“Mücahid, Yüce Allah’a itaat yolunda nefsinin isteklerine karşı mücadele eden kimsedir.” –Tirmizî-
Peki, Nefis ile biz nasıl mücadele edebiliriz?
İşte birçoğumuzun zorlandığı mesele… Nefis ile mücadele, hayır diyebilme kavgasıdır. Ne kadar dile kolay gelse de uygulaması zor.
Bunun için öncelikle nefsimizin isteklerini değil ruhumuzun ihtiyaçlarını karşılamamız gerektiğinin bilincinde olmalıyız.
Ruh maddi gıda ile değil manevi gıda ile beslenirse o vakit nefsinizin dizginleri de sizin elinizde olur.
Bir şeyi yapabileceğimize öncelikle kendimiz inanmalıyız. İnandığımız vakit bizde beynimizi nefisle mücadeleye karşı önden hazırlamış olur, idmanlı oluruz.
Böylelikle nefsimizle olan bu kavgamızda işimiz daha da kolaylaşır.
Evet, nefis ile mücadele nedir ve nasıl edilir hakkında konuştuk.
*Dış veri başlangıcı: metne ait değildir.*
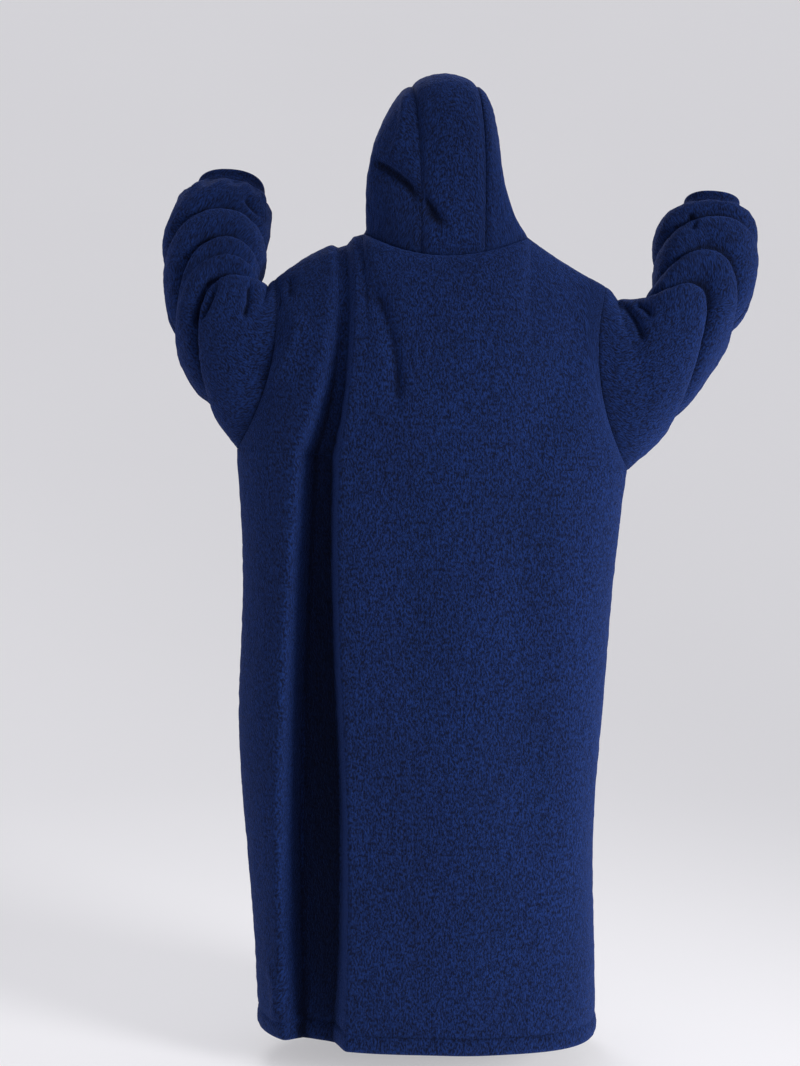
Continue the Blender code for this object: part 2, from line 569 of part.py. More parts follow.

Peki ya nelere karşı mücadele edeceğimizi biliyor muyuz?
Nefsimiz çoğu zaman Cenâb-ı Hakk’ın yasakladıklarından zevk aldığını bize dayatarak inandırır. Ama olay sadece burada bitmiyor.
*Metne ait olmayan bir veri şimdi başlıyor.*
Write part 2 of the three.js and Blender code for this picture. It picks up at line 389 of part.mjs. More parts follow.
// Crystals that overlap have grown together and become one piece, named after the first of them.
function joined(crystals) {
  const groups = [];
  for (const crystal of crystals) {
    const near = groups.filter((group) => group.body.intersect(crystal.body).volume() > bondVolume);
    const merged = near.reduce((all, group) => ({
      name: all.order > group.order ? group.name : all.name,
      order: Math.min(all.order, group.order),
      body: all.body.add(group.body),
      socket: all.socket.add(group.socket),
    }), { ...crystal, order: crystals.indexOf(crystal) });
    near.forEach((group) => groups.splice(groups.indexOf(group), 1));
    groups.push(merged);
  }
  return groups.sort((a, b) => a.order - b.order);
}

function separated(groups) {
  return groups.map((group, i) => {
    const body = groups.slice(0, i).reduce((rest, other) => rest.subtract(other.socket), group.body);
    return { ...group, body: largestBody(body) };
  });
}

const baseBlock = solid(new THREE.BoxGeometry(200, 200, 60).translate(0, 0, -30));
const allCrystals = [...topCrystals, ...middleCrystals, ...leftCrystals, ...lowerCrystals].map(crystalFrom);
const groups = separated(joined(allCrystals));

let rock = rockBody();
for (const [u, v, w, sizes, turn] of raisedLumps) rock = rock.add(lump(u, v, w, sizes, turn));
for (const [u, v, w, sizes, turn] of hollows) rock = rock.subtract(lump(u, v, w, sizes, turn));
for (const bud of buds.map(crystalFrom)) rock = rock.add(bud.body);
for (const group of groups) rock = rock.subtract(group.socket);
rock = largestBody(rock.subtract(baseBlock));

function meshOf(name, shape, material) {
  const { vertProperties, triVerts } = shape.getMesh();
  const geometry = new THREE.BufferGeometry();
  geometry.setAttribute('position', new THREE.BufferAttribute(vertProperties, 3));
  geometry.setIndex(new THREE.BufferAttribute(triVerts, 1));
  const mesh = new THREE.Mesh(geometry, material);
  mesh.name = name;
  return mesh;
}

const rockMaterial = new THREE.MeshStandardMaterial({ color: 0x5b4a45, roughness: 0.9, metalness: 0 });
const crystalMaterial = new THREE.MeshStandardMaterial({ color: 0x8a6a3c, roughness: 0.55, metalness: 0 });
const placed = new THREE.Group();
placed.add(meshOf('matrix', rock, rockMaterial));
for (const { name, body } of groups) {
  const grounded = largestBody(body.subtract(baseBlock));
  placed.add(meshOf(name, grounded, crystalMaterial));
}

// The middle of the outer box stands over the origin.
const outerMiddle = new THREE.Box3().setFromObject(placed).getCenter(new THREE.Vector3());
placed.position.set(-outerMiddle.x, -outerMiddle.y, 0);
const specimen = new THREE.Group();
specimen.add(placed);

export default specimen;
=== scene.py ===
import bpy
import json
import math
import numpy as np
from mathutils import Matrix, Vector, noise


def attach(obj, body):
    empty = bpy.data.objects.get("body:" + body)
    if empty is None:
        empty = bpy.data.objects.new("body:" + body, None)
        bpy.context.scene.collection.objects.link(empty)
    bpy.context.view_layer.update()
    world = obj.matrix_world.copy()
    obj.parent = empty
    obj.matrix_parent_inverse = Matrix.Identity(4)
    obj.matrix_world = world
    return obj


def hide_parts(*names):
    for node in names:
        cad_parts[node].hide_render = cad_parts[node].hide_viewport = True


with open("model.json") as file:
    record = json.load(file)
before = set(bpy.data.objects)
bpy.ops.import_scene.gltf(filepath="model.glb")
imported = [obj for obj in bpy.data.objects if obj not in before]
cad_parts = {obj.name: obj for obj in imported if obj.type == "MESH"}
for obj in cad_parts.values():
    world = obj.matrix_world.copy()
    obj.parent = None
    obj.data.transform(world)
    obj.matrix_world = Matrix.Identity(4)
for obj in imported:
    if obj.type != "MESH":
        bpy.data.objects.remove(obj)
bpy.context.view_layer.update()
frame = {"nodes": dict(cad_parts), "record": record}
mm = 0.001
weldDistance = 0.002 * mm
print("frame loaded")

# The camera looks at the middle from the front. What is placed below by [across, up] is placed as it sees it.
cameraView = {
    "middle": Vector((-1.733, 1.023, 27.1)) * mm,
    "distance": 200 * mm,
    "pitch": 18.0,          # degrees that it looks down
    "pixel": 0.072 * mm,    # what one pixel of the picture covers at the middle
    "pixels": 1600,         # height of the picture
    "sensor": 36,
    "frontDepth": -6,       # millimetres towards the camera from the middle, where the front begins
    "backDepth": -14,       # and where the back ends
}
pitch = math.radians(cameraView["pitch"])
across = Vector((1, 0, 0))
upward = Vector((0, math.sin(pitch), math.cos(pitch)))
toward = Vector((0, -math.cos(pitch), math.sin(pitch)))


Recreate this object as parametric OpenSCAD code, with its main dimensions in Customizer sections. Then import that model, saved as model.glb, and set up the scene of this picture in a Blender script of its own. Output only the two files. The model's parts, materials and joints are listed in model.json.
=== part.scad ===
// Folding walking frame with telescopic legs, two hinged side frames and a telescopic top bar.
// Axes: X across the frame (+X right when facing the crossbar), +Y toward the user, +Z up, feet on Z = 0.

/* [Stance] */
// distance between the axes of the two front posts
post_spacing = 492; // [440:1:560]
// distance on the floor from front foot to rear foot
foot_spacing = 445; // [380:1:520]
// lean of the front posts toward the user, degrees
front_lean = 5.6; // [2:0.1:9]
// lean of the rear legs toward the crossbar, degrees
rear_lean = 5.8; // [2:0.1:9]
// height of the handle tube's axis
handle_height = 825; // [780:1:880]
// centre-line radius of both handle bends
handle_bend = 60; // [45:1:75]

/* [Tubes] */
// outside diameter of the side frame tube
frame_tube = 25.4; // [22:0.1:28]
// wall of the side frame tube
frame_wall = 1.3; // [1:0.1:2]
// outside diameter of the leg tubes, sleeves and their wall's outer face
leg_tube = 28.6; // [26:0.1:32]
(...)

Bizler sabırsızlığa karşı nefsimizi dizginlemeliyiz. Unutmamalıyız ki nefsimiz şeytanın sözlerine çok kulak asar bir haldedir.
Dünyevi şeylere kendimizi daha az kaptırır ve bu Dünya’nın imtihan Dünya’sı olduğunu ebedi olmadığını idrak edersek nefisle mücadele daha kolay olur.
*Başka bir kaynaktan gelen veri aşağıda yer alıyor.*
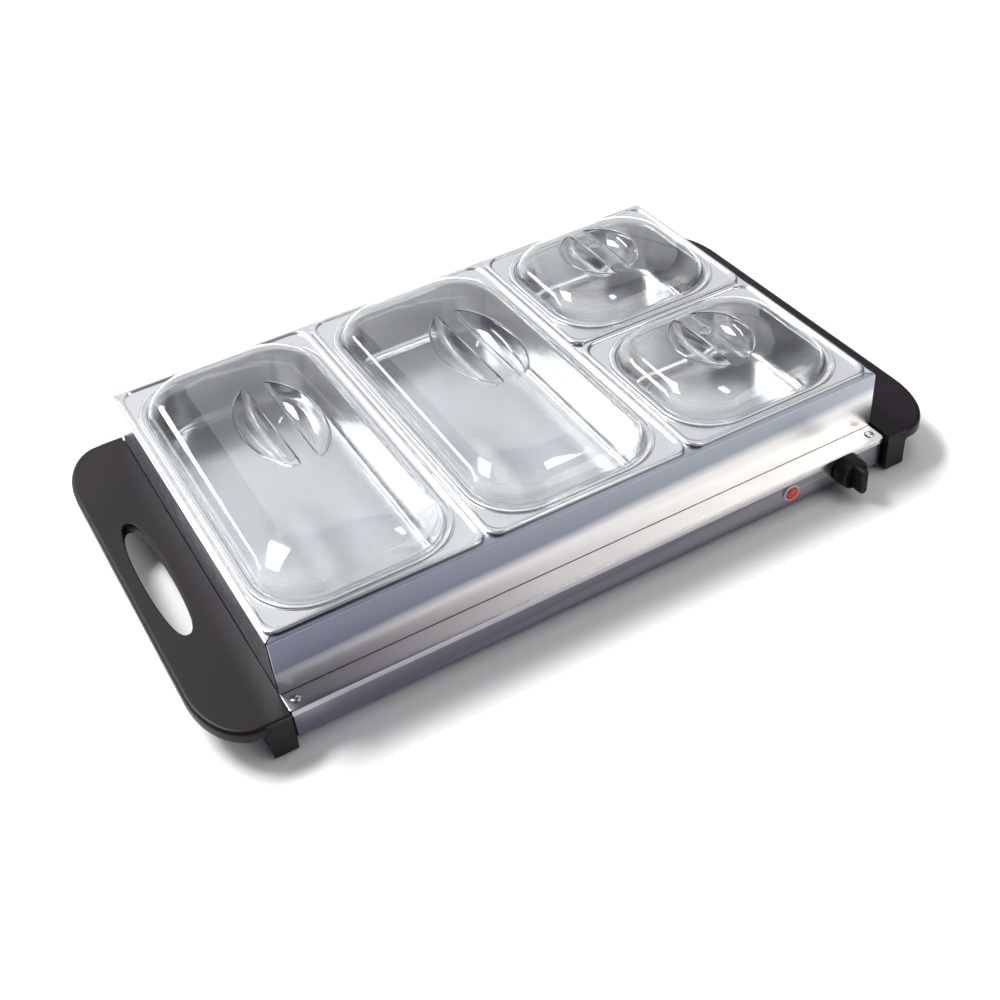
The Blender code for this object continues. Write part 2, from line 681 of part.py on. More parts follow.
def handle_screws():
    """Pan-head screws driven outward through the base wall into the handles' bosses."""
    profile = [(0.0022, 0.0028), (0.0036, 0.0018), (0.0036, 0), (0.0020, 0), (0.0020, -0.0115)]
    start = HALF - WALL_OUTER - SHEET - GAP
    for corner, x, y in handle_screw_places():
        side = 1 if x > 0 else -1
        flipped = [(radius, -side * height) for radius, height in profile]
        bm = turned(bmesh.new(), flipped, (0, 0, 0), "X", 10)
        piece(f"handle_screw_{corner}", bm, "inner_steel", world=(side * start, y, HANDLE_SCREW_Z))


def foot_pads():
    inset = 0.002
    for end, y0 in (("front", HANDLE_FRONT), ("back", HANDLE_BACK - LEG_SIZE[1])):
        for hand, side in (("left", -1), ("right", 1)):
            cx = side * (HALF + GAP + LEG_SIZE[0] / 2)
            half = (LEG_SIZE[0] / 2 - inset, LEG_SIZE[1] / 2 - inset)
            outline = corner_rect(*half, 0.002, 3)
            bm = prism(bmesh.new(), outline, 0, PAD_THICKNESS)
            piece(f"foot_pad_{end}_{hand}", bm, "rubber", world=(cx, y0 + LEG_SIZE[1] / 2, 0))


# ---------------------------------------------------------------- pan rack
def rack_panel(name, sign, half_run, wall_run, along_x):
    """Folded panel: wall, flange on top with mitred ends, hem below.

    half_run is half the rack's size along the panel, and wall_run half the length of the panel's wall.
    """
    across = (RACK_DEPTH if along_x else BASE_LENGTH) / 2
    mitre = 0.0004
    top, low = RACK_TOP, RACK_BOTTOM
    profile = [
        (0, low), (0, top), (RACK_FLANGE, top), (RACK_FLANGE, top - SHEET), (SHEET, top - SHEET),
        (SHEET, low + SHEET), (RACK_HEM, low + SHEET), (RACK_HEM, low),
    ]
    rings = []
    for end in (-1, 1):
        ring = []
        for depth, z in profile:
            run = end * (wall_run if depth <= SHEET else half_run - depth - mitre)
            away = sign * (across - depth)
            ring.append((run, away, z) if along_x else (away, run, z))
        rings.append(ring)
    piece(name, skin(bmesh.new(), rings), "brushed_steel", "rack_origin", (0, RACK_MID, 0), smooth=False)


def rack_panels():
    half_depth = RACK_DEPTH / 2
    side_run = half_depth - SHEET - CORNER_SEAM
    rack_panel("rack_front_panel", -1, HALF, HALF, True)
    rack_panel("rack_back_panel", 1, HALF, HALF, True)
    rack_panel("rack_left_panel", -1, half_depth, side_run, False)
    rack_panel("rack_right_panel", 1, half_depth, side_run, False)


def channel(name, centre, half_run, along_y):
    """Inverted channel between two pans, along Y or along X."""
    half = DIVIDER_WIDTH / 2
    top, leg = RACK_TOP, RACK_TOP - DIVIDER_LEG
    profile = [
        (-half, leg), (-half, top), (half, top), (half, leg), (half - SHEET, leg),
        (half - SHEET, top - SHEET), (-half + SHEET, top - SHEET), (-half + SHEET, leg),
    ]
    rings = []
    for run in (-half_run, half_run):
        rings.append([(across, run, z) if along_y else (run, across, z) for across, z in profile])
    return piece(name, skin(bmesh.new(), rings), "brushed_steel", "rack_origin", centre, smooth=False)


def divider_tabs(bar, half_run):
    """Joggled tabs at both ends of a divider, which pass under the rack's flanges."""
    reach = 0.008
    half = DIVIDER_WIDTH / 2 - 3 * SHEET
    low, mid, joined = RACK_TOP - 2 * SHEET - GAP, RACK_TOP - SHEET - GAP, RACK_TOP - SHEET / 2
    back, neck, tip = half_run - 0.006, half_run - SHEET, half_run + reach
    outline = [(back, low), (tip, low), (tip, mid), (neck, mid), (neck, joined), (back, joined)]
    tabs = bmesh.new()
    for side in (-1, 1):
        skin(tabs, [[(across, side * run, z) for run, z in outline] for across in (-half, half)])
    combine(bar, tabs, "UNION")


def rack_dividers():
    run = RACK_DEPTH / 2 - RACK_FLANGE - GAP
    for name, x in (("rack_divider_left", -COLUMN_PITCH / 2), ("rack_divider_right", COLUMN_PITCH / 2)):
        divider_tabs(channel(name, (x, RACK_MID, 0), run, True), run)
    start = COLUMN_PITCH / 2 + DIVIDER_WIDTH / 2 + GAP
    end = HALF - RACK_FLANGE - GAP
    channel("rack_cross_divider", ((start + end) / 2, RACK_MID, 0), (end - start) / 2, False)


# ---------------------------------------------------------------- pans and lids
def pan(name, half_x, half_y, parent, place):
    """Pressed pan: bottom, sloped walls, flat seat for the lid, rolled and turned-down rim."""
    t, low, seat = PAN_SHEET, -PAN_DROP, -SEAT_DROP
    stations = [
        (0.0270, 0.034, low + t), (0.0215, 0.038, low + t + 0.0018), (0.0185, 0.039, low + t + 0.0060),
        (0.0132, 0.041, seat - 0.0018), (0.0118, 0.042, seat), (0.0050, 0.0140, seat),
        (0.0036, 0.0130, -0.0002), (0.0016, 0.0120, 0.0), (0.0, RIM_CORNER, -0.0010),
        (0.0, RIM_CORNER, -RIM_HEIGHT), (t, RIM_CORNER - t, -RIM_HEIGHT),
        (t, RIM_CORNER - t, -0.0014), (0.0050, 0.0140, seat - t),
        (0.0115, 0.0420, seat - t), (0.0125, 0.041, seat - t - 0.0018), (0.0178, 0.039, low + 0.0060),
        (0.0210, 0.038, low + 0.0014), (0.0265, 0.034, low),
    ]
    rings = [rect_ring(half_x - inset, half_y - inset, radius, z) for inset, radius, z in stations]
    piece(name, skin(bmesh.new(), rings), "pan_steel", parent, place)


DOME = [
    (0.0052, 0.0016), (0.0064, 0.0045), (0.0090, 0.0100), (0.0150, 0.0155), (0.0260, 0.0200),
    (0.0440, 0.0240), (0.0690, 0.0262),
]


def dome_rings(half_x, half_y, inward, down, first):
    rings = []
    for inset, z in [first] + [(a + inward, b - down) for a, b in DOME[1:]]:
        radius = min(LID_CORNER - inset * 0.35, (min(half_x, half_y) - inset) * 0.9)
        rings.append(rect_ring(half_x - inset, half_y - inset, radius, z))
    return rings


def well_outline(side, centre, half_length, grow=0.0, count=12):
    """One finger well: straight along the grip bar, elliptical outside."""
    a, b = WELL_HALF_WIDTH + grow, half_length + grow
    inner = BAR_HALF_WIDTH - grow
    limit = asin(sqrt(1 - (inner / a) ** 2))
    angles = [limit * (2 * k / count - 1) for k in range(count + 1)]
    return [(centre[0] + side * a * cos(angle), centre[1] + b * sin(angle)) for angle in angles]


def lid(name, half_x, half_y, wells, parent, place):
    """Clear dome on a flat flange, with two finger wells that leave a grip bar between them."""
    outer = [rect_ring(half_x, half_y, LID_CORNER, 0), rect_ring(half_x, half_y, LID_CORNER, LID_FLANGE)]
    outer += dome_rings(half_x, half_y, 0, 0, DOME[0])
    body = piece(name, skin(bmesh.new(), outer), "clear_plastic", parent, place)
    start = (DOME[1][0] + LID_SHEET * 0.8, -0.001)
    inner = dome_rings(half_x, half_y, LID_SHEET * 0.8, LID_SHEET, start)
    hollow = to_object(f"{name}_hollow", skin(bmesh.new(), inner), parent, place)
    centre, half_length, floor = wells
    keep = bmesh.new()
    cuts = bmesh.new()
    for side in (-1, 1):
        prism(keep, well_outline(side, centre, half_length, LID_SHEET), floor - LID_SHEET, ABOVE_DOME)
        prism(cuts, well_outline(side, centre, half_length), floor, ABOVE_DOME)
    combine(hollow, keep)
    use_tool(body, hollow)
    combine(body, cuts)


def pans_and_lids():
    large = LARGE_PAN_DEPTH / 2
    small = SMALL_PAN_DEPTH / 2
    plan = [
        ("large_left", -COLUMN_PITCH, 0.0, large, LARGE_WELLS),
        ("large_middle", 0.0, 0.0, large, LARGE_WELLS),
        ("small_back", COLUMN_PITCH, SMALL_PAN_SHIFT, small, SMALL_WELLS),
        ("small_front", COLUMN_PITCH, -SMALL_PAN_SHIFT, small, SMALL_WELLS),
    ]
    for label, x, shift, half_y, wells in plan:
        pan_at = (x, RACK_MID + shift, RIM_TOP)
        lid_at = (x, RACK_MID + shift, LID_SEAT)
        pan_origin = joint_empty(f"pan_{label}_origin", pan_at, "rack_origin")
        lid_origin = joint_empty(f"lid_{label}_origin", lid_at, pan_origin)
        pan(f"pan_{label}", PAN_WIDTH / 2, half_y, pan_origin, pan_at)
        lid(f"lid_{label}", PAN_WIDTH / 2 - LID_INSET, half_y - LID_INSET, wells, lid_origin, lid_at)


# ---------------------------------------------------------------- assembly
def build():
    clear_scene()
    joint_empty("base_origin", (0, 0, 0))
    joint_empty("knob_axis", (KNOB_X, BASE_FRONT, CONTROL_Z), "base_origin")
    joint_empty("rack_origin", (0, RACK_MID, RACK_BOTTOM), "base_origin")
    for make in (
        warming_plate, base_housing, bottom_cover, cover_screws, heat_spreader, heating_element,
        element_terminals, element_clamps, heat_reflector, insulation_blanket, support_pillars,
        thermostat, thermostat_shaft, control_knob, indicator_lamp, cord_gland, terminal_block,
        thermal_fuse, earth_stud, lead_wires, handle_screws, foot_pads, rack_panels, rack_dividers,
        pans_and_lids,
    ):
        make()
    handle("left_handle", -1)
    handle("right_handle", 1)


build()
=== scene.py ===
"""Looks of the electric buffet server: finished meshes, materials, studio and camera round the CAD frame.

Units are metres in the CAD's own frame: +Z is up and the front, with the knob, faces -Y.
"""
from math import cos, pi, radians, sin

import bmesh
import bpy
import numpy as np
from mathutils import Matrix, Vector
from mathutils.geometry import delaunay_2d_cdt


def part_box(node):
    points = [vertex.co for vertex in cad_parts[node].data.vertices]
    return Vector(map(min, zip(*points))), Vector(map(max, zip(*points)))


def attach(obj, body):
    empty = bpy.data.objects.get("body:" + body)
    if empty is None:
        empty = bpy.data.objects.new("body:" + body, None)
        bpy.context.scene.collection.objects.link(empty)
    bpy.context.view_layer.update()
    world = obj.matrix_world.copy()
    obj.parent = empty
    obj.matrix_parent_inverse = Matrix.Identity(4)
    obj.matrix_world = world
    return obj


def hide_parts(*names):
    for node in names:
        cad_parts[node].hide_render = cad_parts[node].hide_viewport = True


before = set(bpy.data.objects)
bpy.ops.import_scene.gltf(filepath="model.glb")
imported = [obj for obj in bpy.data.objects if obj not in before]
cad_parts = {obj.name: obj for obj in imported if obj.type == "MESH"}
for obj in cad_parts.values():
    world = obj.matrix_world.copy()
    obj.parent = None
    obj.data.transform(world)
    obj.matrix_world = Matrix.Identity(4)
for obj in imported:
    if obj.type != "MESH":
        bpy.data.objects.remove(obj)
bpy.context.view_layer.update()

MM = 0.001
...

Yaşam gayemizin ne olması gerektiğini asla unutmamalıyız. Ölümü asla unutmamalıyız. Ahireti unutmamalıyız.
Birde yaşarken biz bu Dünya’ya ne için gönderildik diye soralım?
Sırf bu yalancı Dünya için çalışıp Ahireti heba edelim diye gönderilmedik…
Asıl gayemiz ebedi yaşayacağımız ahirete yönelik manevi fidanlar dikip orada meyvelerini yemek olmalıdır…
Ne zaman ki bütün bunları unutuyoruz işte o zaman nefsimize ayak uydurmaya, şeytanı sevindirmeye başlıyoruz.
Çünkü bu dünya geçici olması hasebiyle buradaki dikilen bizi maneviyattan uzaklaştıran maddi fidanlar elbet bir gün solacak!
Hal böyle olunca bize lazım olan bâkî fidanlardır.